Repeat the entire listing exactly.

>> START Information shown

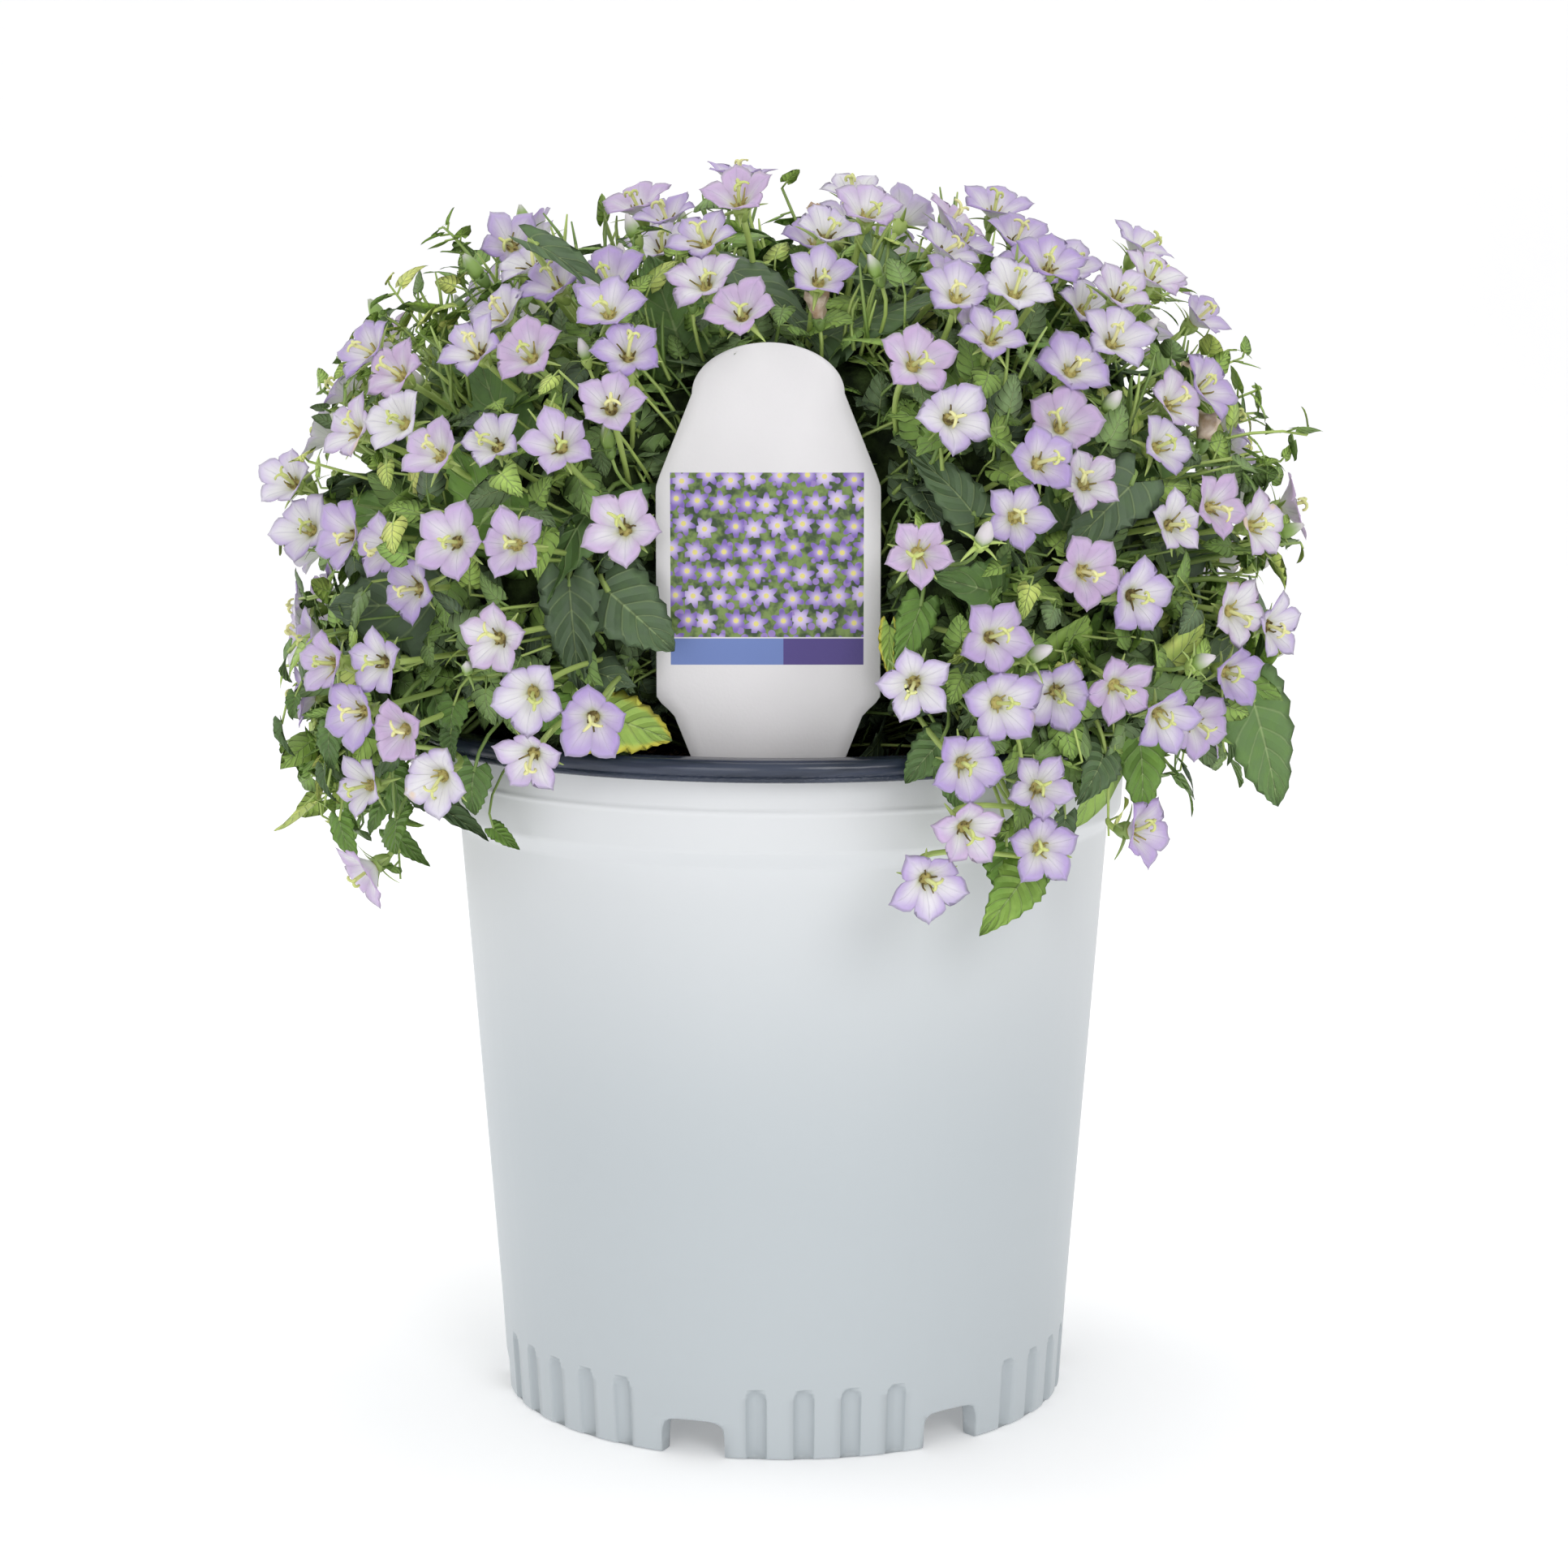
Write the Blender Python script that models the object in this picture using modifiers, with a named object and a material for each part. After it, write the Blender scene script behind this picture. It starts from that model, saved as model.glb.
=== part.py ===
"""A Carpathian bellflower in a round nursery pot, with its stake label.

The pot is one turned shell with a rolled rim, a collar and a fluted, notched foot. The soil fills it.
The plant is one green body: a leafy dome on a crown that stands in a hole in the soil, with stems, leaves
and cups for the flowers. The flowers touch in small groups, and each group is a body of its own.

Run it with: blender --background --python part.py
Units are metres, +Z is up, -Y is the front, and the origin is under the centre of the pot's foot.
"""

import math
import random
from collections import namedtuple

import bmesh
import bpy
from mathutils import Matrix, Vector
from mathutils.bvhtree import BVHTree

mm = 0.001
UP = Vector((0, 0, 1))
GAP = 0.3 * mm  # between pieces that touch
CLEARANCE = 0.12 * mm  # the least that other pieces keep
SHARP_ANGLE = math.radians(35)

# Pot: a trade one-gallon nursery pot
POT_HEIGHT = 171 * mm
RIM_RADIUS = 92 * mm
RIM_BAND = 5.2 * mm
RIM_BORE = 84 * mm
COLLAR_RADIUS = 85 * mm
COLLAR_FOOT = 149 * mm
WALL_TOP_RADIUS = 81 * mm
WALL_LOW_RADIUS = 72 * mm
WALL_LOW = 24 * mm
FOOT_RADIUS = 70.5 * mm
FOOT_BORE = 66 * mm
WALL = 1.6 * mm
FLOOR_UNDER = 9.5 * mm
FLOOR_THICKNESS = 2 * mm
POT_STEPS = 32

# Foot: three narrow and three wide feet in turn, with a notch after each
FEET_TURN = math.radians(8.4)  # azimuth of the front foot's middle
NARROW_FOOT = math.radians(40)
WIDE_FOOT = math.radians(54)
NOTCH_ANGLE = math.radians(13)
NOTCH_HEIGHT = 9 * mm
NARROW_FLUTES = 4
WIDE_FLUTES = 5
FLUTE_PITCH = math.radians(9.2)
FLUTE_HEIGHT = 17 * mm
FLUTE_RADIUS = 3.4 * mm
FLUTE_DEPTH = 1.3 * mm
DRAIN_RADIUS = 4.5 * mm
DRAIN_CIRCLE = 57 * mm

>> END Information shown

Complete output →
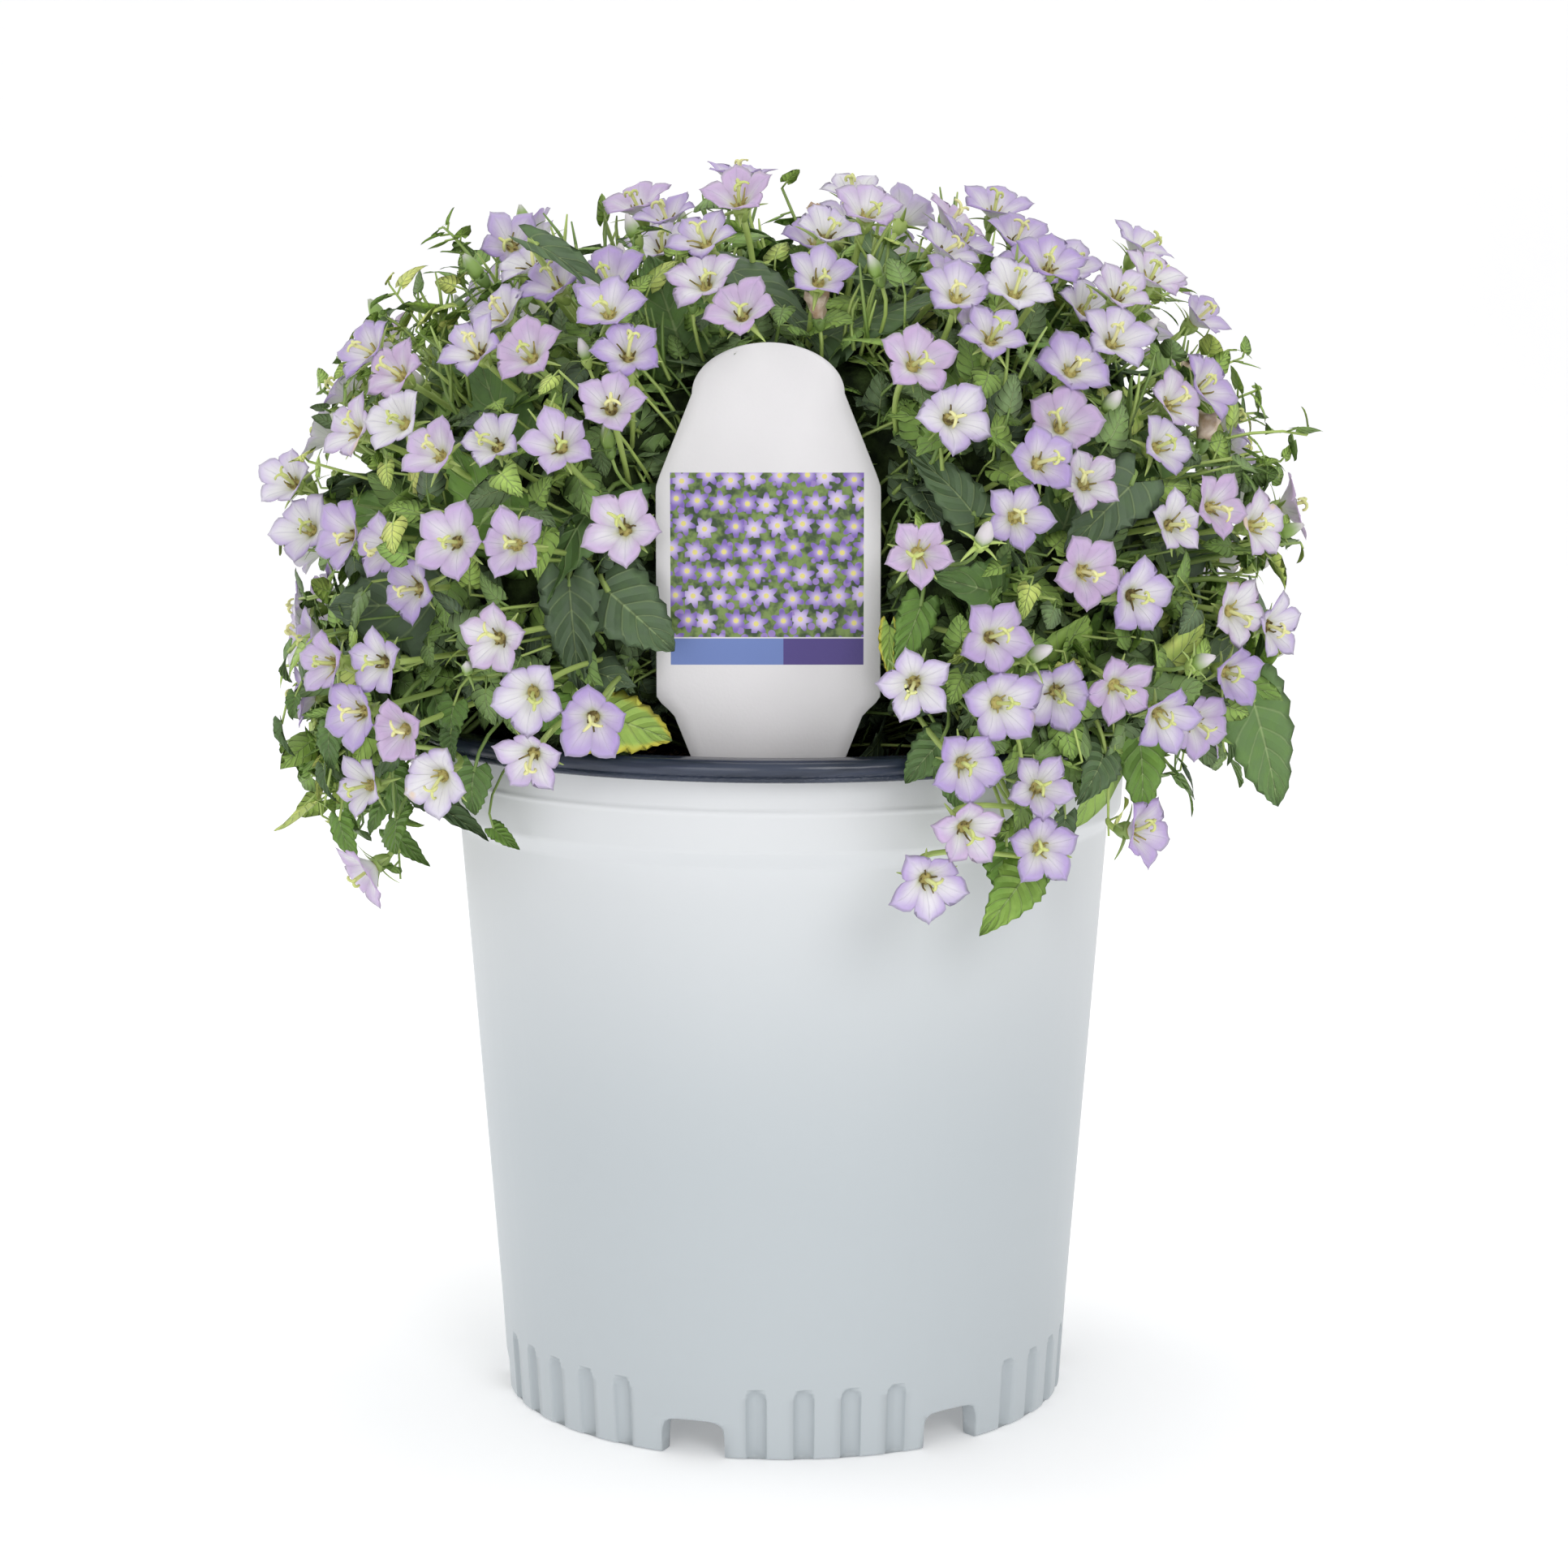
Write the Blender Python script that models the object in this picture using modifiers, with a named object and a material for each part. After it, write the Blender scene script behind this picture. It starts from that model, saved as model.glb.
=== part.py ===
"""A Carpathian bellflower in a round nursery pot, with its stake label.

The pot is one turned shell with a rolled rim, a collar and a fluted, notched foot. The soil fills it.
The plant is one green body: a leafy dome on a crown that stands in a hole in the soil, with stems, leaves
and cups for the flowers. The flowers touch in small groups, and each group is a body of its own.

Run it with: blender --background --python part.py
Units are metres, +Z is up, -Y is the front, and the origin is under the centre of the pot's foot.
"""

import math
import random
from collections import namedtuple

import bmesh
import bpy
from mathutils import Matrix, Vector
from mathutils.bvhtree import BVHTree

mm = 0.001
UP = Vector((0, 0, 1))
GAP = 0.3 * mm  # between pieces that touch
CLEARANCE = 0.12 * mm  # the least that other pieces keep
SHARP_ANGLE = math.radians(35)

# Pot: a trade one-gallon nursery pot
POT_HEIGHT = 171 * mm
RIM_RADIUS = 92 * mm
RIM_BAND = 5.2 * mm
RIM_BORE = 84 * mm
COLLAR_RADIUS = 85 * mm
COLLAR_FOOT = 149 * mm
WALL_TOP_RADIUS = 81 * mm
WALL_LOW_RADIUS = 72 * mm
WALL_LOW = 24 * mm
FOOT_RADIUS = 70.5 * mm
FOOT_BORE = 66 * mm
WALL = 1.6 * mm
FLOOR_UNDER = 9.5 * mm
FLOOR_THICKNESS = 2 * mm
POT_STEPS = 32

# Foot: three narrow and three wide feet in turn, with a notch after each
FEET_TURN = math.radians(8.4)  # azimuth of the front foot's middle
NARROW_FOOT = math.radians(40)
WIDE_FOOT = math.radians(54)
NOTCH_ANGLE = math.radians(13)
NOTCH_HEIGHT = 9 * mm
NARROW_FLUTES = 4
WIDE_FLUTES = 5
FLUTE_PITCH = math.radians(9.2)
FLUTE_HEIGHT = 17 * mm
FLUTE_RADIUS = 3.4 * mm
FLUTE_DEPTH = 1.3 * mm
DRAIN_RADIUS = 4.5 * mm
DRAIN_CIRCLE = 57 * mm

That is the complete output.